In general driving in a straight line doesn't wear the tyres much at all, even hard acceleration and braking (with ABS and traction control especially) doesn't do much. The tyres need to get hot first and this only really happens when cornering. Lots of fast cornering preceded by heavy braking and/or followed by hard acceleration will wear the tyres. Get them hot enough and the rubber melts and the tyres will wear out in minutes, not 1000s of miles.

A lot of this depends on how smooth you are - the difference between smooth driver input and harsh driver input is amazing and it shows most on the tyres. Sharp, sudden input will heat the tyres more, much more and the result is immediate tyre wear. Smooth input helps to keep the tyres from overheating.

All of that said the steering geometry on the Abarth 500 does not lend itself to tyre longevity, the rear camber combined with a fairly pointy front end setup means you will wear the tyres out. 8000 miles for a front pair is fairly average...

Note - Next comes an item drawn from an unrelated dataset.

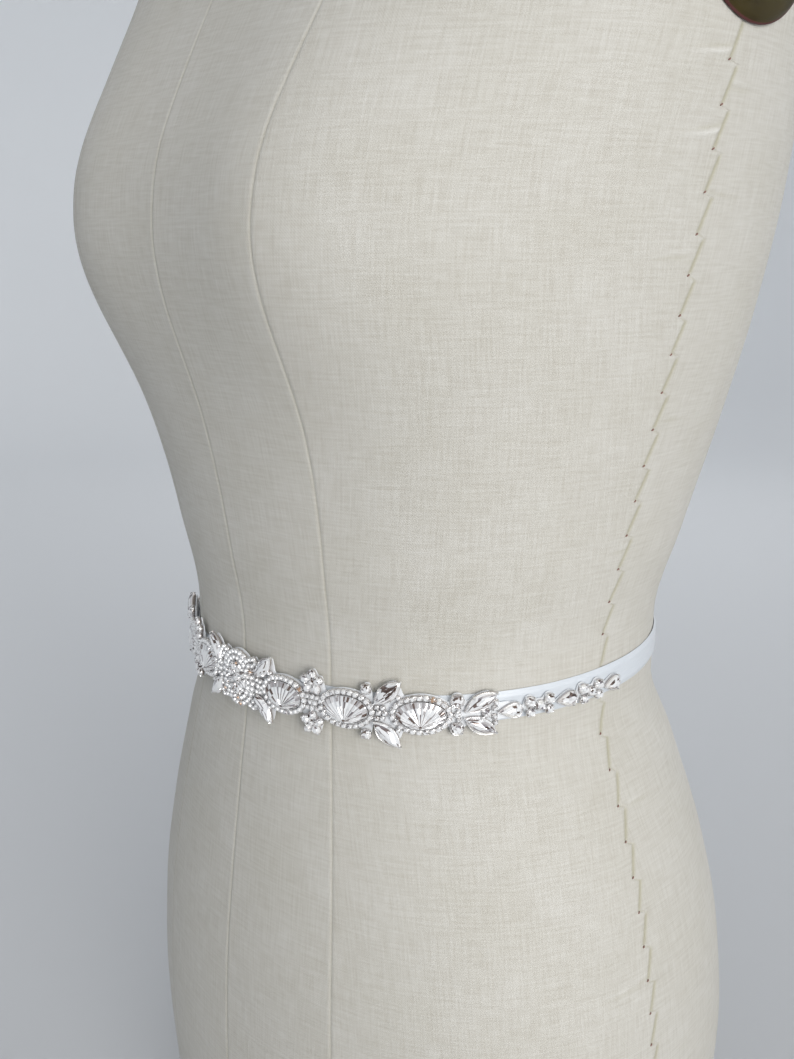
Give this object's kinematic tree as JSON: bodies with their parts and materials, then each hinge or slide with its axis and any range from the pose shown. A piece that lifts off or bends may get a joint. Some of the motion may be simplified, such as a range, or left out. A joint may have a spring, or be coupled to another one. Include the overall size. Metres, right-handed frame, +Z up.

If I remember correctly Fiat 500 manual says to rotate tires?
 
Tbh i doubt a 500 is that sensitive. MacPherson strut suspension isn't going to care one bit.

I've got an Abarth san-tjet and I've rotated my tyres and all is fine and I've never had issues over almost 56k miles.
 
I doubt that'll make any difference. 156's and 147's eat arms regardless of being base engine ones or gta's
 
Tbh i doubt a 500 is that sensitive. MacPherson strut suspension isn't going to care one bit.

I've got an Abarth san-tjet and I've rotated my tyres and all is fine and I've never had issues over almost 56k miles.

So please explain why MacP suspension is going to be more tolerant instead of less?